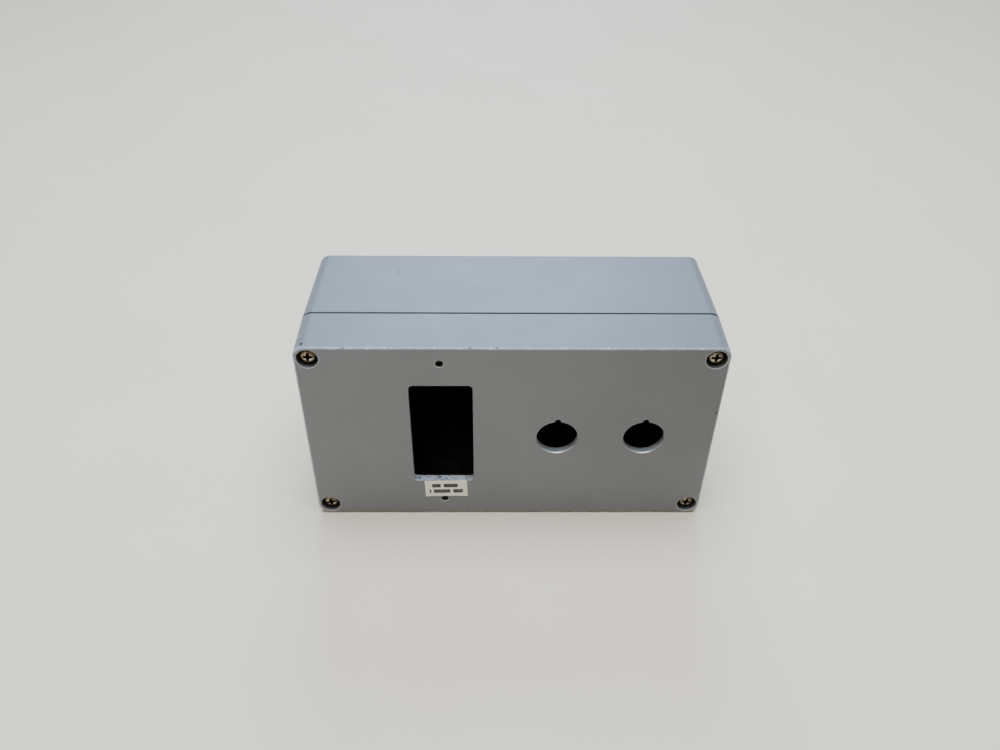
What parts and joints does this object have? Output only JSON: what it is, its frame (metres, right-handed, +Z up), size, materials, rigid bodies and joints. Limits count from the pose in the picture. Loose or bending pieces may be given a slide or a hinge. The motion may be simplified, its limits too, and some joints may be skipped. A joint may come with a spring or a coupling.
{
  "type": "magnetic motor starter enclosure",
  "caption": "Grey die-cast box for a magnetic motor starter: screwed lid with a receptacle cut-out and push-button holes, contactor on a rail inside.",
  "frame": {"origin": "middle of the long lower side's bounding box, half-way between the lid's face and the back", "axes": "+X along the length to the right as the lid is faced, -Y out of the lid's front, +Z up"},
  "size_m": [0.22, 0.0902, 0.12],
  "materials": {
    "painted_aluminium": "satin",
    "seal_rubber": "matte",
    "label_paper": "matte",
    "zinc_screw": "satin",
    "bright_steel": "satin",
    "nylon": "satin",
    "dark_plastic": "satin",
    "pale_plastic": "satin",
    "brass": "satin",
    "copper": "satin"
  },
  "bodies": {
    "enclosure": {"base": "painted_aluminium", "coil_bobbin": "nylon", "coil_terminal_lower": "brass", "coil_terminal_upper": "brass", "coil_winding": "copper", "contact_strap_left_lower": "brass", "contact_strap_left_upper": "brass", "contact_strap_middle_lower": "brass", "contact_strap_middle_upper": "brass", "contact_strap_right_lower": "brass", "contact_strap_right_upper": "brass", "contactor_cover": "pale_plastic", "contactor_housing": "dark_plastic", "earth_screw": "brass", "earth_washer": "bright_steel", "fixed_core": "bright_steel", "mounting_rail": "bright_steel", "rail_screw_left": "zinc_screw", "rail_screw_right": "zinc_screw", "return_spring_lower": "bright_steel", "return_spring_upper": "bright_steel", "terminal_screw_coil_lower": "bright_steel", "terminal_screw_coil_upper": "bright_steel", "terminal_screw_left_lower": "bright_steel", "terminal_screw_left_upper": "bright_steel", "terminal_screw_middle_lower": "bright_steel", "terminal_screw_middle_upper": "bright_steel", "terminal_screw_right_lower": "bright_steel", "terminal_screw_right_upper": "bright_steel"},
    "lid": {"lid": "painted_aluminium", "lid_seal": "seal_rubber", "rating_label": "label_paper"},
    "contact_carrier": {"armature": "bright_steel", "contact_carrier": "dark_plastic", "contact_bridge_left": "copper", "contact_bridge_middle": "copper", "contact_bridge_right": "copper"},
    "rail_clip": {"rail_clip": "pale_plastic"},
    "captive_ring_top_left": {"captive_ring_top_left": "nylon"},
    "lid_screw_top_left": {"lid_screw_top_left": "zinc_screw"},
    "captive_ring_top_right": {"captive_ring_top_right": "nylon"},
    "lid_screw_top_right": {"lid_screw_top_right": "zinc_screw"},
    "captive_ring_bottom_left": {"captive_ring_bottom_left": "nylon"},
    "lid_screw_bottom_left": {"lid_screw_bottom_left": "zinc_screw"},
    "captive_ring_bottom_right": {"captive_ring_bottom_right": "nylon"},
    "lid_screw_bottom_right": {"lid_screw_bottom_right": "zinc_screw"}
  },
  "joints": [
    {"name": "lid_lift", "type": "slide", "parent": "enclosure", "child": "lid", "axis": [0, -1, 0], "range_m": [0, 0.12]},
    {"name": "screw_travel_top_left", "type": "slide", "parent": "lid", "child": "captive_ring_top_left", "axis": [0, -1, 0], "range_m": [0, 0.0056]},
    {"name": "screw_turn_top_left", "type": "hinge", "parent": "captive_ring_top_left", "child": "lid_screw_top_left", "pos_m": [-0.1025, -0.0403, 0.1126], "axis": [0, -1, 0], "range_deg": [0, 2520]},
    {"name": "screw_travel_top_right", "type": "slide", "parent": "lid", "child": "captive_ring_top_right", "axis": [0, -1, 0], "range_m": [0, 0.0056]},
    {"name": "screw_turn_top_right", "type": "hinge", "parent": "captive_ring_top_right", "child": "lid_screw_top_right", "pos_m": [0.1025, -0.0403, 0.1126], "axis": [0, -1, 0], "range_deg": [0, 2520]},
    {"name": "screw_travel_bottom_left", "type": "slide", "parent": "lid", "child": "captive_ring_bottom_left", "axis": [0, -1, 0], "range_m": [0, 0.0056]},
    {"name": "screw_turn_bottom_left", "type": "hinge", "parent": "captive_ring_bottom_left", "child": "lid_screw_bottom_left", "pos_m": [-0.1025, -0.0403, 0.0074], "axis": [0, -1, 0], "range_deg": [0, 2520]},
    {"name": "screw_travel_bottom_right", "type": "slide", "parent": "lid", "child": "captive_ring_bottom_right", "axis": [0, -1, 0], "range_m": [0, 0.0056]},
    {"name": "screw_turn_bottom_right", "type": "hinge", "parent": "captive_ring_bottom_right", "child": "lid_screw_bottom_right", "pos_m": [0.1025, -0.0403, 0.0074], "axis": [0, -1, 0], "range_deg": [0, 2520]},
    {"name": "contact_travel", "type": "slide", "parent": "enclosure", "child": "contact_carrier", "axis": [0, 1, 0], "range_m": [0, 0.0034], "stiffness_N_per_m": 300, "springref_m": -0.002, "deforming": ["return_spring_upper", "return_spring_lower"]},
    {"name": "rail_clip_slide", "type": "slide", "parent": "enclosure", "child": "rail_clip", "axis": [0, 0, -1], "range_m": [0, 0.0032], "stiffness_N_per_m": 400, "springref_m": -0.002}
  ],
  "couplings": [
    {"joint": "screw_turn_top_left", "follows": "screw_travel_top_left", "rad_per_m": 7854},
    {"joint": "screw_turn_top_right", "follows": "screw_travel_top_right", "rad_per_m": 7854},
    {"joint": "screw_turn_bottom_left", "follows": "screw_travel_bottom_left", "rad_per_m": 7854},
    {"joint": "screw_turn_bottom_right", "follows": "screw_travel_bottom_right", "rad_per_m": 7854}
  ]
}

----------

Determine the number of lines in the listing that contain the string "materials". Write that number and nothing else.

RESULT: 2